How long til the true Google retail store arrives?

As Google goes further into the hardware-hawking rabbit hole, a real-world retail presence seems all but inevitable.

Google Store
Tumisu/JR Raphael (CC0)

In the beginning, Google was a search company. Period.

At some point, it shifted into being a software and services company — and then a software and services company that, y'know, kinda-sorta dabbled in hardware here and there.

These days, there's no denying it: In addition to its ongoing software and services efforts, Google is a hardware company through and through. Google has made that crystal clear with the launch of eight physical products and the accompanying shift toward emphasizing Google — not Android — as the primary ecosystem for its users. Sure, the hardware is designed specifically to showcase Google software and services, but the devices themselves are rapidly becoming an integral part of the equation.

Now, as the company works to raise availability and awareness of its hardware products, it's hard not to wonder how long it'll be before the first permanent standalone Google retail store shows up in the wild.

Crazy? Maybe. But the notion isn't quite as far-fetched as it seems.

The Google Store, from seed to (almost) tree

Providing a real-world retail presence is a notion Google has toyed with plenty over the years. Back in 2011, when hardware was still but a hobby, the company opened up a "Chrome Zone" pop-up shop in a Currys PC World store (no relation to the publication) in London.

Two years later, Google brought its own "specialists" into Best Buy stores around America. And in 2015, the effort expanded with the launch of full-fledged "Google Shops" that existed inside big box stores in the U.K.

Then, last year, Google opened a pop-up shop in New York to let people try out its first official Made By Google products. At the same time, it launched a series of new Google Shops within Best Buys in Canada, designed explicitly to showcase Google's own self-made hardware and "how [people] can use everything together." (Hmm...)

And now? As we speak today, the company is opening a series of new pop-up shops in New York and Los Angeles — shops that, in a Google first, will be selling Google hardware products in addition to demoing them. At the same time, the online Google Store has reshaped its identity with a newly narrowed focus on Google's own self-made products (and the now-certified accessories that accompany them).

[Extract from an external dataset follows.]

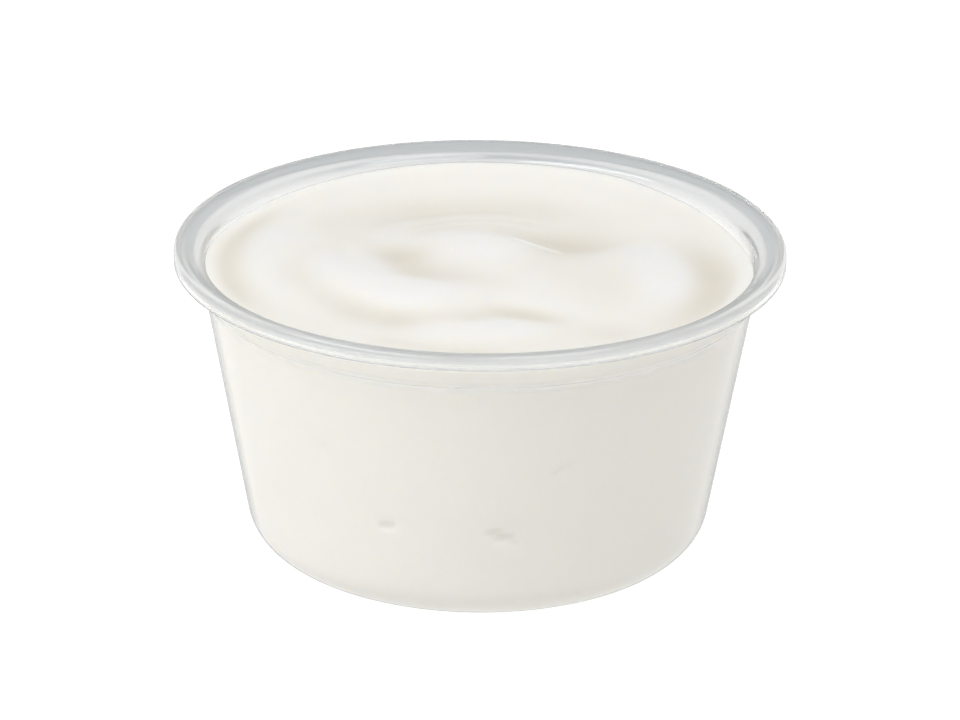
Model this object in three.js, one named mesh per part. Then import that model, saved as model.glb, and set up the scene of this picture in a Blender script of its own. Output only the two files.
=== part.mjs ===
// A small round plastic tub filled with sour cream, in millimetres, +Z up.
// The tub stands on its base, and the origin is the middle of the underside.
import * as THREE from "three";

// Tub sizes
const height = 31.8;
const rimRadius = 31.0;
const wallTopRadius = 28.72;        // outer wall, carried up to the height of the rim
const wallSlope = 0.1772;           // radius gained for each millimetre of height
const wallThickness = 0.55;
const cornerRadius = 4.3;
const panelRadius = 16.2;           // recessed middle of the underside
const panelRecess = 0.4;
const panelStep = 0.8;

// Rim and lid band sizes
const bandDepth = 4.5;              // the lid band's lower edge, below the rim
const bandStep = 0.3;
const lipDrop = 1.45;               // height of the rolled lip
const lipRollWidth = 0.5;
const lipRollHeight = 0.7;
const lipThickness = 0.58;
const seatWidth = 0.6;              // flat top of the lip
const throatHeight = 1.7;           // curved way from the flat top down to the wall
const throatBend = 0.85;            // depth of the point that the curve is pulled towards
const lipRootWidth = 0.2;           // where the underside of the lip leaves the wall
const lipRootHeight = 0.2;

// Cream sizes
const creamGap = 0.3;               // space left between cream and plastic
const middleDepth = 2.4;            // the cream's middle, below the rim
const edgeDepth = 2.3;              // the cream's edge, below the rim, before its rises and dips
const cling = 7;                    // how late the surface turns towards the level of its edge
const calmRing = 25.5;              // radius where the swirl starts to fade towards the wall
const calmWidth = 2.3;              // and how far it takes to fade
const quietMiddle = 4;              // a stroke fades this near to its own centre

// Mesh steps
const turnSteps = 72;
const surfaceSteps = 24;
const sideSteps = 5;
const cornerSteps = 5;
const curlSteps = 4;
const throatSteps = 5;

// Rises and dips of the cream's edge: where it is, how far it reaches to each side, and how high it rises
const edgeWaves = [
  { at: 90, reach: 42, rise: 0.75 },
  { at: 60, reach: 14, rise: 0.25 },
  { at: 14, reach: 22, rise: -0.55 },
  { at: 152, reach: 14, rise: -0.1 },
  { at: 180, reach: 14, rise: 0.3 },
];

// Ridges and grooves left by the spoon. Each follows an arc round its own centre, anticlockwise.
// Centre, radius of the arc at its first and last end, the turns it runs from and to,
// rise, width on the inner and the outer side, and the share over which its ends fade
const strokes = [
  // the broad crescent in front of the middle, and the groove outside it
  { x: -3, y: 0.6, first: 10.8, last: 9.6, from: 140, to: 312, rise: 1.05, inner: 4, outer: 6.6, fade: 0.8 },
  { x: -2, y: 0.4, first: 17.6, last: 16.4, from: 160, to: 300, rise: -0.34, inner: 2.8, outer: 3, fade: 0.6 },
  // ridge and groove along the wall on the right
  { x: 0, y: 0.5, first: 22, last: 16.5, from: -44, to: 30, rise: 0.5, inner: 4.6, outer: 3.4, fade: 0.9 },
  { x: 0, y: 0.5, first: 25.2, last: 21.5, from: -56, to: 36, rise: -0.65, inner: 3.8, outer: 3.6, fade: 0.9 },
  // ridge and groove along the wall on the left
  { x: 0, y: 1, first: 20.6, last: 20.6, from: 140, to: 235, rise: 0.32, inner: 3.6, outer: 3.2, fade: 0.6 },
  { x: 0, y: 1, first: 26, last: 26, from: 135, to: 220, rise: -0.28, inner: 1.9, outer: 1.8, fade: 0.6 },
  // the low ridge at the front
  { x: 0, y: 0.5, first: 18, last: 18.6, from: 240, to: 296, rise: 0.5, inner: 2.6, outer: 3.6, fade: 0.8 },
  // the wide dip behind the middle
  { x: 0, y: 0, first: 18, last: 18, from: 15, to: 165, rise: -0.95, inner: 6.5, outer: 5.4, fade: 0.8 },
];

// Soft mounds and hollows: half length, half widths in front and behind, and how far the long way is turned
const mounds = [
  // the dome in the middle, the hollow between it and the crescent, and the hollow behind it
  { x: 0.8, y: 5.4, long: 5, front: 6.4, back: 3.6, turn: -8, rise: 1.15 },
  { x: -8.2, y: 2.4, long: 3.6, front: 3, back: 3, turn: -50, rise: -0.28 },
  { x: 8.8, y: 8, long: 6.4, front: 5.4, back: 5.6, turn: -8, rise: -1.1 },
  // soft unevenness at the front
  { x: 4, y: -7, long: 8, front: 6, back: 6, turn: -60, rise: 0.5 },
  { x: 4.6, y: -14, long: 4, front: 1.8, back: 1.8, turn: -20, rise: -0.3 },
  { x: 13, y: -18, long: 3.5, front: 3, back: 3, turn: 0, rise: -0.2 },
];

// Small helpers
const rad = THREE.MathUtils.degToRad;
const easeIn = (value) => THREE.MathUtils.smoothstep(value, 0, 1);
const wrapTurn = (degrees) => THREE.MathUtils.euclideanModulo(degrees + 180, 360) - 180;
const bell = (value) => Math.exp(-value * value);

// Points of a quarter or other part of an ellipse round (x, z)
function arcPoints(x, z, halfWidth, halfHeight, from, to, steps) {
  return Array.from({ length: steps + 1 }, (unused, i) => {
    const turn = rad(from + ((to - from) * i) / steps);
    return new THREE.Vector2(x + halfWidth * Math.cos(turn), z + halfHeight * Math.sin(turn));
  });
}

// Radius of the outer wall at a height, without the lid band
function outerWall(z) {
  return wallTopRadius - wallSlope * (height - z);
}

// Rounded corner between a flat bottom at a height and a wall, as far as the wall's own slope
function cornerPoints(bottom, radius, wallAt) {
  const lean = THREE.MathUtils.radToDeg(Math.atan(wallSlope));
  const middle = wallAt(bottom + radius) - radius / Math.cos(rad(lean));
  return arcPoints(middle, bottom + radius, radius, radius, -90, -lean, cornerSteps);
}

// Step around the raised middle panel of a bottom at a height
function panelPoints(bottom) {
  return [
    new THREE.Vector2(panelRadius - panelStep, bottom + panelRecess),
    new THREE.Vector2(panelRadius, bottom),
  ];
}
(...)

Some Google Store perspective

Just as we can look back and see the last Nexus phones as baby steps toward the Pixel program of today, it's easy to look at these fledgling retail efforts as test runs for the inevitable-seeming standalone Google Store of the future — a permanent, year-round presence built to last. At this point, in fact, the question feels like less of an "if" and more of a "when."

Why? Because Google plainly wants to be a hardware giant — and in the mobile tech realm in particular, owning your own fully controlled retail experience is an enormous advantage when it comes to developing positive customer relationships. And yes, we can pretty much sum that up by saying "just like Apple" here, because Apple most certainly has gotten the retail and in-store support side of its operation exactly right.

Maybe it's no surprise, then, that Google's current retail chief is a former Apple retail executive. Janell Fischer oversaw the rollout of the aforementioned Best Buy Google Shops in Canada — an effort that, even back in 2016, TechCrunch described as feeling like "a prototype for bigger retail plans to come" and a place where Google was already "reinventing how it sells devices."

Back then, Fischer's title was "director of retail marketing." Now, according to her LinkedIn page, she's Google's "head of global retail design" — an intriguing evolution, to say the least.

If things are indeed set to progress on this front, timing would obviously be pivotal. As it stands now, Google clearly knows its current hardware operation is nowhere near ready for the sort of scale a true retail presence would require.

In an interview accompanying the launch of last year's original Pixel phone, Google hardware chief Rick Osterloh said: "We certainly aren’t going to have enormous volumes out of this product. This is very first innings for us."

At this year's Pixel 2 launch, meanwhile, Osterloh actually joked about the first-gen phone's limited supply. And in a related interview, he reiterated the notion that Google still wasn't expecting massive sales yet — but went on to say that he expects the Pixel to "become big, meaningful business for the company over time" and doesn't see it as being "a niche thing" even five years from now.

That moment when "big, meaningful business" becomes a reality is when a physical store would make sense — when Google has the reach and the supply to support such an endeavor and, conversely, when such a real-world retail presence could help push the hardware program to new heights.

Given Osterloh's five-year hope, it'll sure be interesting to look back on this and see how things look in 2022.